He wrote more than a soundtrack, his unique work is an ethnomusicology study.
And now Lukas, please let's fill this empty space:

 
 Posted:   Feb 12, 2015 - 3:59 PM   
 By:   Accidental Genius   (Member)

Hard to believe this thread only got a few hits, though this score is admittedly a challenging, if rewarding, listen. I wasn't aware until giving it a closer inspection today that the full album program is not reproduced exactly. The chant music was moved to the end and given longer versions. I'm a bit disappointed, only in that I wish we had CD representation of those tracks as originally heard on the LP.

 
 
 Posted:   Feb 12, 2015 - 5:21 PM   
 By:   Peter Greenhill   (Member)

A superb and severely underrated score. I'm also big fan of the movie.
Sad that 5 years on this one didn't sell out.

 
 
 Posted:   Feb 13, 2015 - 8:47 AM   
 By:   Jon Lewis   (Member)

I bought this the week it was released. Great score, and it presses buttons not pressed elsewhere in Rosenman's output.

 
 
 Posted:   May 8, 2015 - 1:51 PM   
 By:   Chris Avis   (Member)

I finally picked this one up - I've been hemming and hawing over buying it ever since it came out and I finally picked it up after Intrada's release of the sequel score came out. This is a challenging, but beautiful score and FSM's presentation of it is lovely.
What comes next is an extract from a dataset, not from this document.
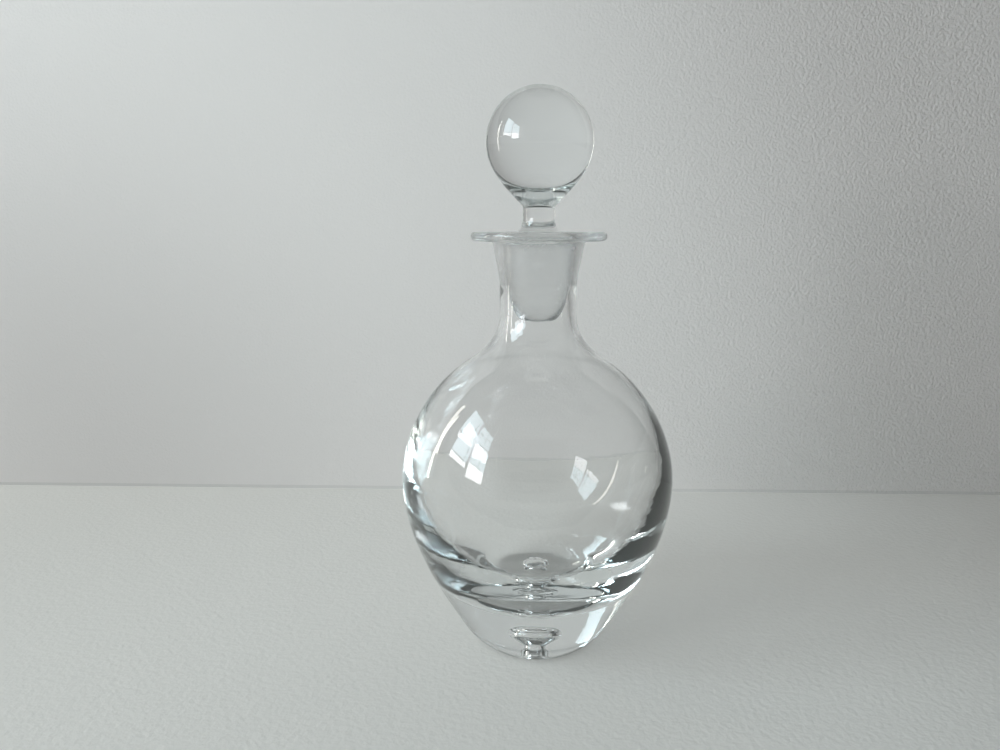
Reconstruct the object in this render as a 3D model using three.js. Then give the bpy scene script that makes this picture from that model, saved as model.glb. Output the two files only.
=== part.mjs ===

Definitely worth checking out!

Chris.

 
 
 Posted:   Jan 7, 2018 - 5:59 AM   
 By:   Graham Watt   (Member)

This is the third time I've typed "I'm eight years late to the party" this morning, but it's true. I know that I'm about eight years late to the party, but I found this in my Christmas stocking the other day, along with my suspenders and tanga. And, on first listen (you know what I'm on about - impressions based on one spin) it strikes me as being absolutely greeeeeeeeeeeat, Tony!!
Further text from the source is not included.